3 T. unsalted butter
4 baking apples (Golden Delicious are good), peeled, cored, and cut into 1/4" slices
2 t. sugar
good vanilla ice cream
1/2 cup dulce de leche (recipe below); can also use purchased caramel sauce, warmed

Prepare the dulce de leche sauce ahead of time—can be done as much as 2 weeks ahead.

Melt the butter in a large skillet, over medium heat.  Add and apply slices, stir to evenly coat with butter and cook for about 10 minutes, stirring occasionally.  Add the sugar and cook for another 5-6 minutes, or until the apples are somewhat browned and soft, but not mushy.

The apples can be prepared as much as 4 hours ahead of serving.  When ready to serve, add a tablespoon or two of water and re-heat.

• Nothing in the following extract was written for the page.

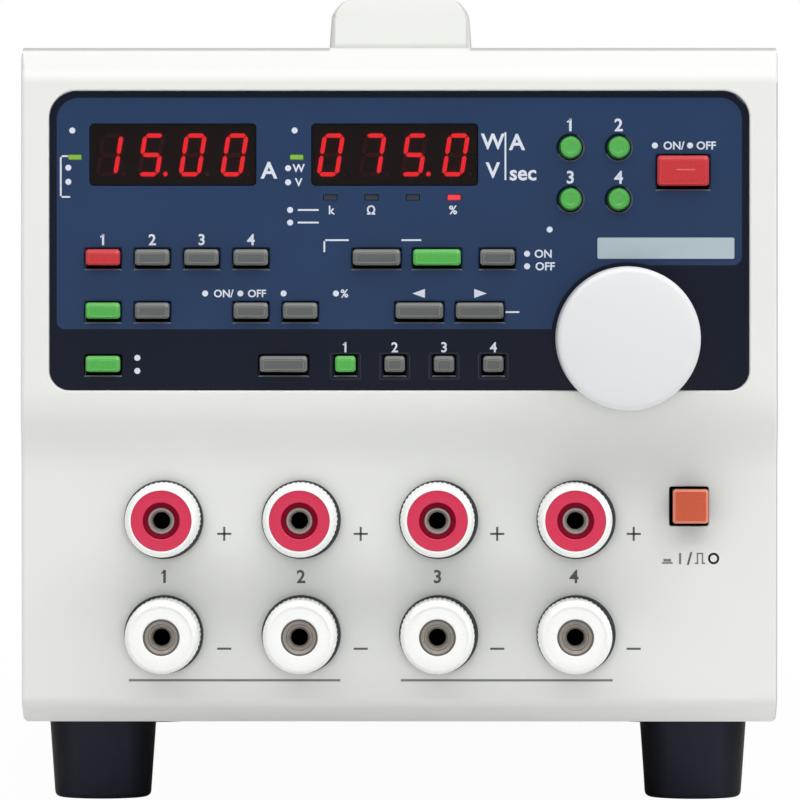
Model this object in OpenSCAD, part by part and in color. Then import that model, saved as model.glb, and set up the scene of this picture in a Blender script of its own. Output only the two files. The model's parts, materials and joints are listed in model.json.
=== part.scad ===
// Four-channel bench electronic load: a narrow, deep instrument with a moulded front bezel, a sunken
// control panel, eight binding posts, a strap handle and four tapered feet. The front faces -Y, the
// floor is z = 0, x = 0 is the middle of the width and y = 0 is the middle of the whole depth.

/* [Case] */
// Width over the bezel and the cover
case_w = 150; // [146:1:180]
// Height of the case without its feet
case_h = 134.4; // [132:0.2:150]
// Depth from the bezel's face to the back of the rear panel
case_d = 350; // [330:5:420]
// Thickness of the cover's sheet steel
cover_t = 1; // [0.8:0.1:1.5]
// Thickness of the chassis and the rear panel
chassis_t = 1.2; // [1:0.1:1.6]
// Gap between the cover and the chassis inside it
cover_gap = 0.2; // [0.1:0.05:0.4]

/* [Front bezel] */
// Depth of the moulded bezel
bezel_d = 18; // [16:0.5:24]
// Wall of the moulded bezel
bezel_wall = 2.5; // [2:0.1:3]
// Height of the slope along the bezel's top edge
brow_h = 5; // [3:0.1:6]
// Depth of the slope along the bezel's top edge
brow_d = 9; // [6:0.5:12]
// How far the terminal face lies behind the control face
step_back = 4; // [2:0.5:6]
// Height of the terminal face's upper edge above the case's bottom
step_z = 53.4; // [51:0.2:54]
// Height of the slope between the two faces
step_h = 9.4; // [7:0.2:10]
// Height of the slope along the bezel's bottom edge
chin_h = 3.8; // [2.5:0.1:4.5]
// Depth of the slope along the bezel's bottom edge
chin_d = 7; // [5:0.5:8]

/* [Control panel] */
// Distance from the case's sides to the sunken control panel
panel_side = 5.4; // [4.5:0.1:6.5]
// Height of the sunken control panel
panel_h = 59.6; // [59:0.2:62]
// Distance from the case's top to the panel's upper edge
panel_drop = 8.4; // [7.5:0.1:9]
// Corner radius at the panel's upper corners
panel_r_top = 5.5; // [3:0.5:8]
// Corner radius at the panel's lower corners
panel_r_low = 4; // [2:0.5:6]
// How far the printed overlay lies below the bezel's face
panel_sink = 1.2; // [0.6:0.1:2]
// Thickness of the printed overlay
overlay_t = 0.6; // [0.4:0.1:1]
// Thickness of the bezel's floor behind the overlay
floor_t = 2.2; // [1.8:0.1:3]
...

To serve:  Put a scoop of ice cream in a bowl or small plate.  Add apple slices.  Top with dulce de leche.

dulche de leche
1 recipe of this makes enough for double the apple recipe above

1 14-oz can sweetened condensed milk
1 t. vanilla extract

Choose a large, heavy sauce pan into which you can fit the can of condensed milk and also put a lid on the pan.  Take the wrapper off the can (or leave it on and pull out when it falls off during boiling).  Put the unopened can in the pan and add water to come up about 3/4 of the way up the sides of the can.  Bring to a simmer over medium  heat and then reduce the heat, partially cover, and cook for 45 minutes.  Turn the can over and simmer for another 45 minutes, for a total of 90 minutes cooking time.

Let the can cool in the pan of water until it reaches room temperature.  Open the can and pour out the contents into a small bowl.  Add the vanilla and stir in.  Can be stored in the refrigerator up to two weeks.  Bring to room temperature before serving.